═══ Data

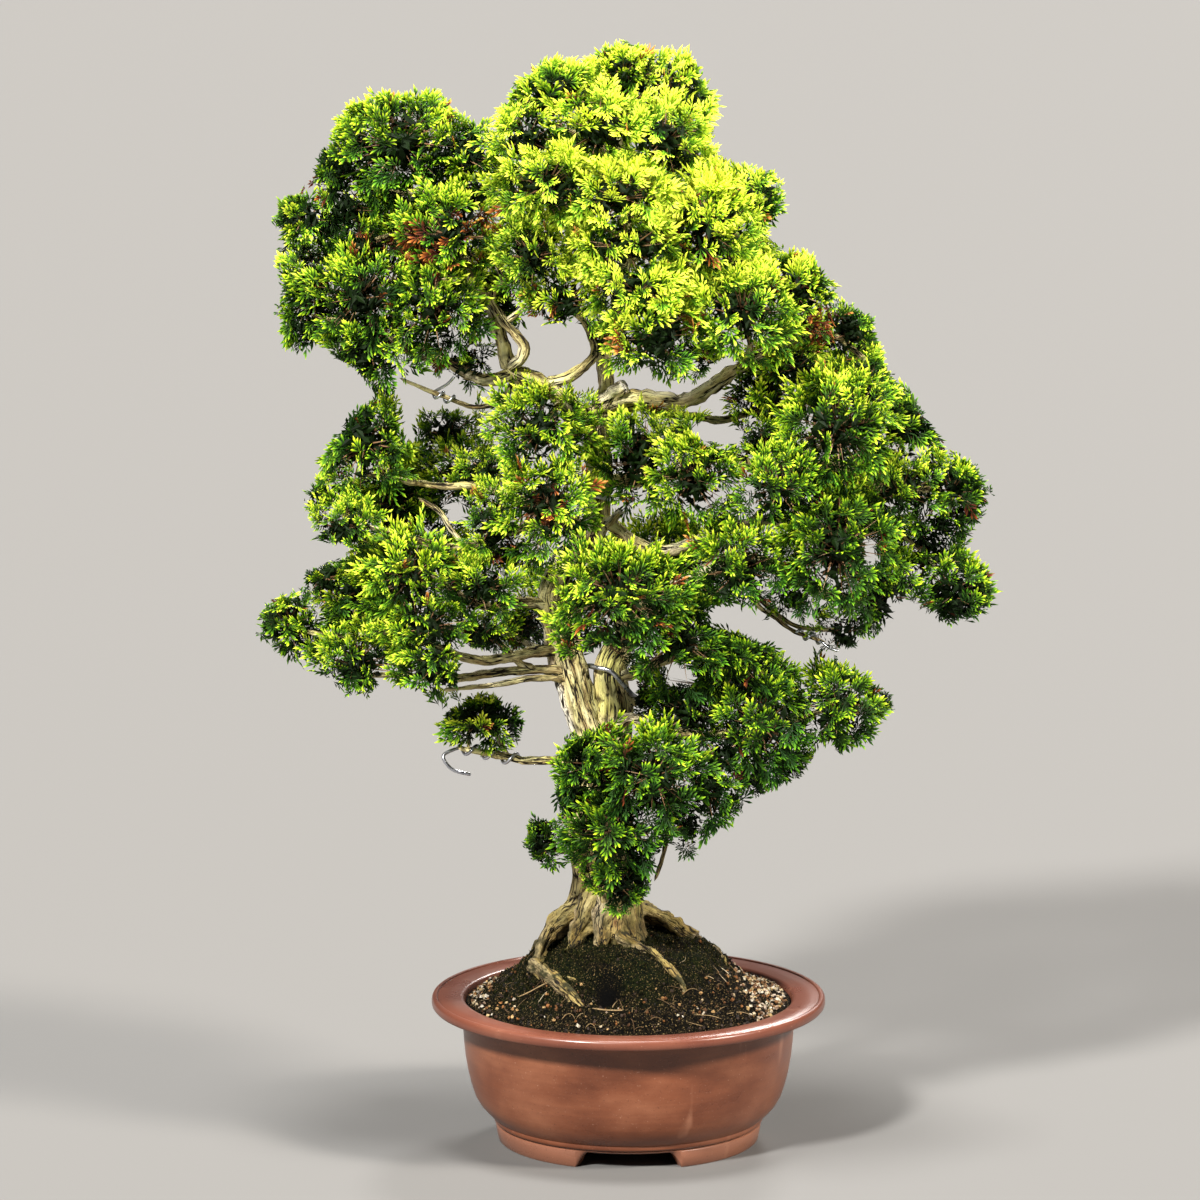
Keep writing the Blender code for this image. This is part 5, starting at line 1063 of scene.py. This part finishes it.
def sprigs_on(draw, sprays, centres):
    """The sprigs of every spray, moved in where they would leave the canopy's outline.

    Gives for each sprig its clump, its root and its three square directions, the first as
    long as the sprig.
    """
    of, root, grow, face, size = sprays
    beside = np.cross(face, grow)
    table = np.array(SPRAY_SPRIGS)
    shape = (len(of), len(table))
    turn = np.radians(table[:, 1]) + draw.normal(0, 0.16, shape)
    scale = table[:, 2] * size[:, None] * draw.uniform(0.88, 1.12, shape) * SPRIG_LENGTH * MM
    start = root[:, None] + grow[:, None] * (table[:, 0] * size[:, None] * SPRIG_LENGTH * MM)[..., None]
    way = grow[:, None] * np.cos(turn)[..., None] + beside[:, None] * np.sin(turn)[..., None]
    way = unit(way + face[:, None] * draw.normal(0.08, 0.22, (*shape, 1)))
    across = np.cross(np.broadcast_to(face[:, None], way.shape), way) + draw.normal(0, 0.2, way.shape)
    across = unit(across - way * (across * way).sum(-1, keepdims=True))
    frames = np.stack([way, across, np.cross(way, across)], 2) * scale[..., None, None]
    of = np.repeat(of, len(table))
    start, frames = start.reshape(-1, 3), frames.reshape(-1, 3, 3)
    start, fits = drawn_in(start, frames[:, 0], centres[of])
    return of[fits], start[fits], frames[fits]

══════

> **Exercise details**: Each line of the listing should be copied exactly.

> **Worked solution**:
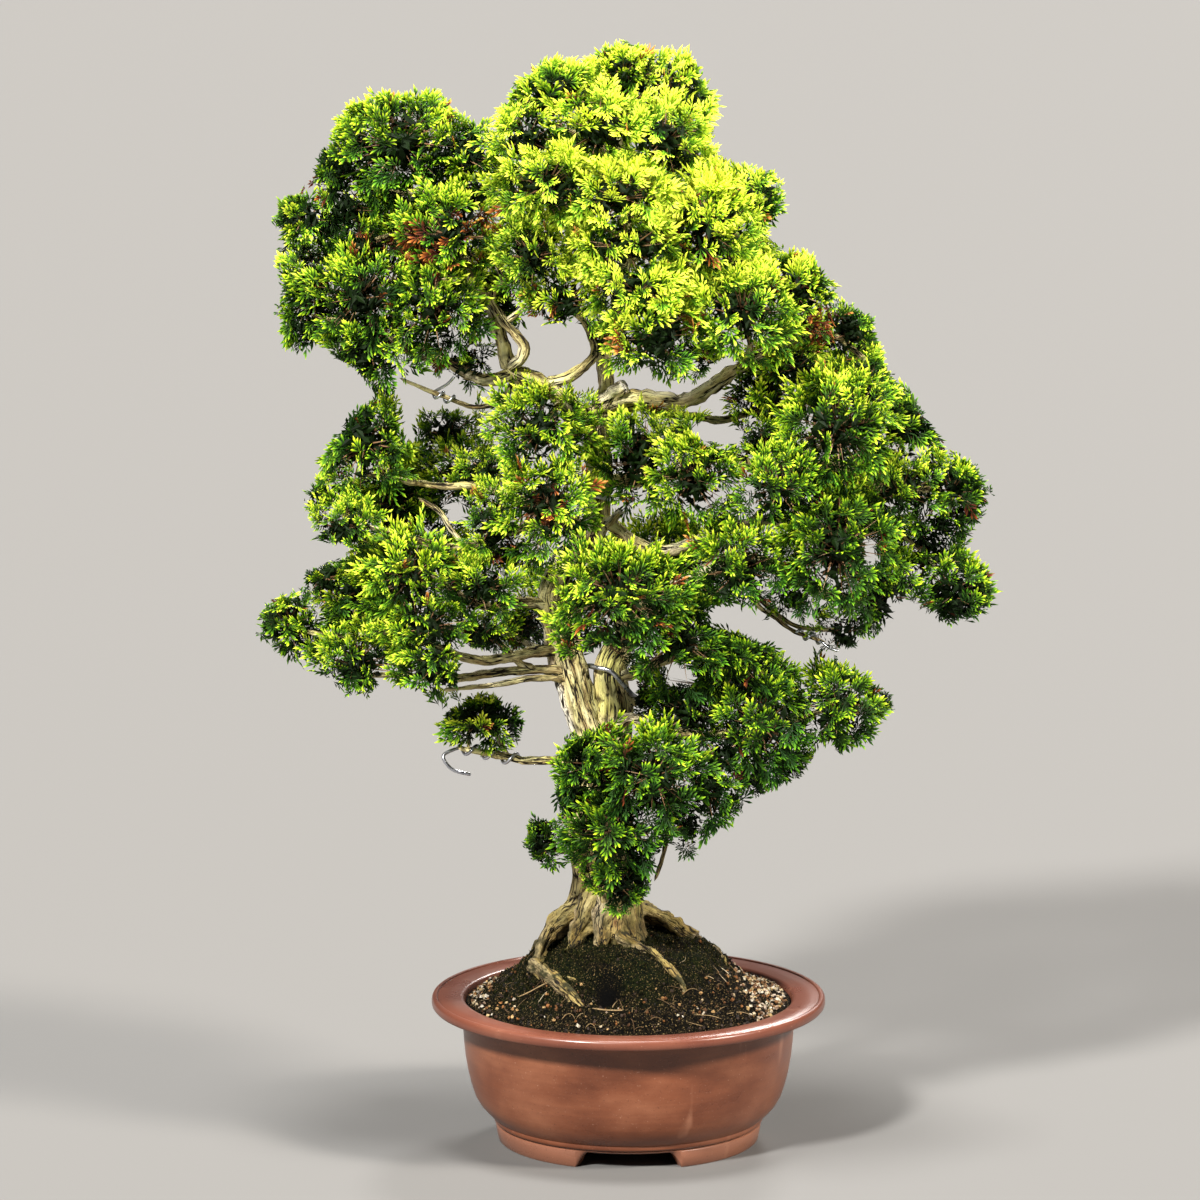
Keep writing the Blender code for this image. This is part 5, starting at line 1063 of scene.py. This part finishes it.
def sprigs_on(draw, sprays, centres):
    """The sprigs of every spray, moved in where they would leave the canopy's outline.

    Gives for each sprig its clump, its root and its three square directions, the first as
    long as the sprig.
    """
    of, root, grow, face, size = sprays
    beside = np.cross(face, grow)
    table = np.array(SPRAY_SPRIGS)
    shape = (len(of), len(table))
    turn = np.radians(table[:, 1]) + draw.normal(0, 0.16, shape)
    scale = table[:, 2] * size[:, None] * draw.uniform(0.88, 1.12, shape) * SPRIG_LENGTH * MM
    start = root[:, None] + grow[:, None] * (table[:, 0] * size[:, None] * SPRIG_LENGTH * MM)[..., None]
    way = grow[:, None] * np.cos(turn)[..., None] + beside[:, None] * np.sin(turn)[..., None]
    way = unit(way + face[:, None] * draw.normal(0.08, 0.22, (*shape, 1)))
    across = np.cross(np.broadcast_to(face[:, None], way.shape), way) + draw.normal(0, 0.2, way.shape)
    across = unit(across - way * (across * way).sum(-1, keepdims=True))
    frames = np.stack([way, across, np.cross(way, across)], 2) * scale[..., None, None]
    of = np.repeat(of, len(table))
    start, frames = start.reshape(-1, 3), frames.reshape(-1, 3, 3)
    start, fits = drawn_in(start, frames[:, 0], centres[of])
    return of[fits], start[fits], frames[fits]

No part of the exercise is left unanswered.